In another exercise, two characters each try to get higher status than the other. For example, A shows off an expensive watch, B claims to have three just like it, A shakes her head pityingly and asks if B is still having trouble with those old delusions, B says not since she invented the world’s most successful anti-psychotic and became a billionnaire, and offers to take A out to dinner to tell her all about it, and so on. Or, the two characters can work to get lower status than the other. Experienced improvisers play a version where they try to maintain equal status – Keith points out that this is what we usually do with our friends.
In writing fiction, it’s quite useful to bear in mind the status relationships between characters. Improvisation scenes often suffer because two characters have the same status (two students, two road-workers, two friends at a nightclub) and although the improvisors are struggling to create a story, they won’t let anything happen that changes the status relationship. Inexplicable torpor or “flatness” in a piece of fiction is sometimes traceable to the same problem.
Status can be conceptualised in terms of power, social standing, respect accorded the character by others. A character whose job or social position might be seen as low status (eg. a swagman) can be high status in a given situation (when he is the only person who knows how to treat a snakebite), or he might just “play” high status and be accorded respect as a result. And, of course, vice versa – the British comedic tradition, for example, is full of put-upon lords and ineffectual politicians who think their position entitles them to a level of respect they don’t actually deserve or get. Humorous effects can be obtained when a character thinks of himself as high status when everyone else sees him as low (common in the commedia dell’Arte), and touching moments can result when a character who sees herself as low status is suddenly elevated to high (a stock technique in romantic comedy, the Cinderella story arc being a classic example).

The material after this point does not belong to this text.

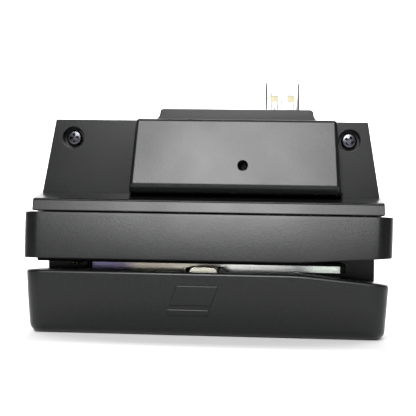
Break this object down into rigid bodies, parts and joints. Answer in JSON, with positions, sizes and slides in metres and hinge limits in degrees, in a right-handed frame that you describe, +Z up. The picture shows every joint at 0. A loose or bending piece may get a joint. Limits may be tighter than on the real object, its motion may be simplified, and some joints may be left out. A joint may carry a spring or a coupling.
{
  "type": "card swipe reader module",
  "caption": "Edge-mounted magnetic-stripe card reader: flanged housing over two wings with a swipe slot between them, sprung read head inside, rigid USB plug on top.",
  "frame": {"origin": "centre of the bounding box's underside, on the plane the module stands on", "axes": "+X along the swipe slot towards its flared end, -Y towards the person who swipes, +Z up towards the plug"},
  "size_m": [0.1246, 0.032, 0.088],
  "materials": {
    "case_black": "fine spark-eroded satin grain",
    "inner_black": "smooth satin",
    "screw_black": "black zinc plated",
    "screw_zinc": "zinc plated",
    "nickel": "bright nickel plated",
    "polished_steel": "polished",
    "spring_steel": "rolled",
    "gold_contact": "gold plated",
    "cream_plastic": "moulded",
    "board_green": "solder mask",
    "chip_black": "moulded",
    "cable_grey": "ribbon insulation",
    "head_metal": "lapped shielding metal"
  },
  "bodies": {
    "case": {"lower_wing": "case_black", "bottom_cover": "case_black", "cover_screw_1": "screw_zinc", "cover_screw_2": "screw_zinc", "cover_screw_3": "screw_zinc", "cover_screw_4": "screw_zinc", "upper_wing": "case_black", "slot_rail": "inner_black", "upper_guide": "inner_black", "wear_strip": "polished_steel", "contact_block": "inner_black", "mount_housing": "case_black", "rear_plate": "case_black", "plate_screw_1": "screw_zinc", "plate_screw_2": "screw_zinc", "flange_screw_left": "screw_black", "flange_screw_right": "screw_black", "block_screw": "screw_black", "stack_screw_left": "screw_zinc", "stack_screw_right": "screw_zinc", "usb_shell": "nickel", "usb_insulator": "cream_plastic", "usb_contact_1": "gold_contact", "usb_contact_2": "gold_contact", "usb_contact_3": "gold_contact", "usb_contact_4": "gold_contact", "decoder_board": "board_green", "decoder_chip": "chip_black", "crystal": "nickel", "head_connector": "cream_plastic", "capacitor_1": "chip_black", "capacitor_2": "chip_black", "head_cable": "cable_grey", "leaf_spring": "spring_steel", "spring_screw_left": "screw_zinc", "spring_screw_right": "screw_zinc"},
    "head_carrier": {"head_bracket": "spring_steel", "head_shroud": "inner_black"},
    "head": {"head_can": "head_metal", "head_core": "polished_steel"},
    "first_pin": {"sense_pin_1": "gold_contact"},
    "second_pin": {"sense_pin_2": "gold_contact"},
    "third_pin": {"sense_pin_3": "gold_contact"}
  },
  "joints": [
    {"name": "head_float", "type": "slide", "parent": "case", "child": "head_carrier", "axis": [0, 0, 1], "range_m": [-0.0012, 0], "stiffness_N_per_m": 1000, "springref_m": 0.001, "deforming": ["leaf_spring", "head_cable"]},
    {"name": "head_rock", "type": "hinge", "parent": "head_carrier", "child": "head", "pos_m": [-0.001, -0.002, 0.0165], "axis": [0, 1, 0], "range_deg": [-2.5, 2.5], "stiffness_Nm_per_rad": 0.03},
    {"name": "first_pin_press", "type": "slide", "parent": "case", "child": "first_pin", "axis": [0, 1, 0], "range_m": [0, 0.0007], "stiffness_N_per_m": 150, "springref_m": -0.0004},
    {"name": "second_pin_press", "type": "slide", "parent": "case", "child": "second_pin", "axis": [0, 1, 0], "range_m": [0, 0.0007], "stiffness_N_per_m": 150, "springref_m": -0.0004},
    {"name": "third_pin_press", "type": "slide", "parent": "case", "child": "third_pin", "axis": [0, 1, 0], "range_m": [0, 0.0007], "stiffness_N_per_m": 150, "springref_m": -0.0004}
  ]
}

I’m just beginning a new novella, where the whole story will turn on a change in the status relationship between my two main characters. I think this is very common, but I don’t often hear it discussed in the terms I learnt from Keith Johnstone. So if this idea of status, status hierarchies, status battles, and changes in status relationships, is useful to you in your writing, by all means go ahead and use it. (I was fascinated to discover just now, looking up Keith’s entry on Wikipedia, that his teaching on status seems to be considered his most influential contribution to theatrical storytelling. Pop over and have a look here).
An exercise: read through a piece you’ve written, and analyse what happens to the relative status of the main characters in it, particularly the protagonist. Does the status of the protagonist change – in her own eyes, in the eyes of the people in her world, and/or in the eyes of the reader, over the course of the story? How does that come about? Does another character start out higher status than the protagonist, and end lower, or vice versa? Does a battle for higher (or lower) status drive some (or all) of the action? What are the emotions, conflicts, tensions, which contribute to and arise from that battle? Would more careful attention to status and status relationships enhance the story at all?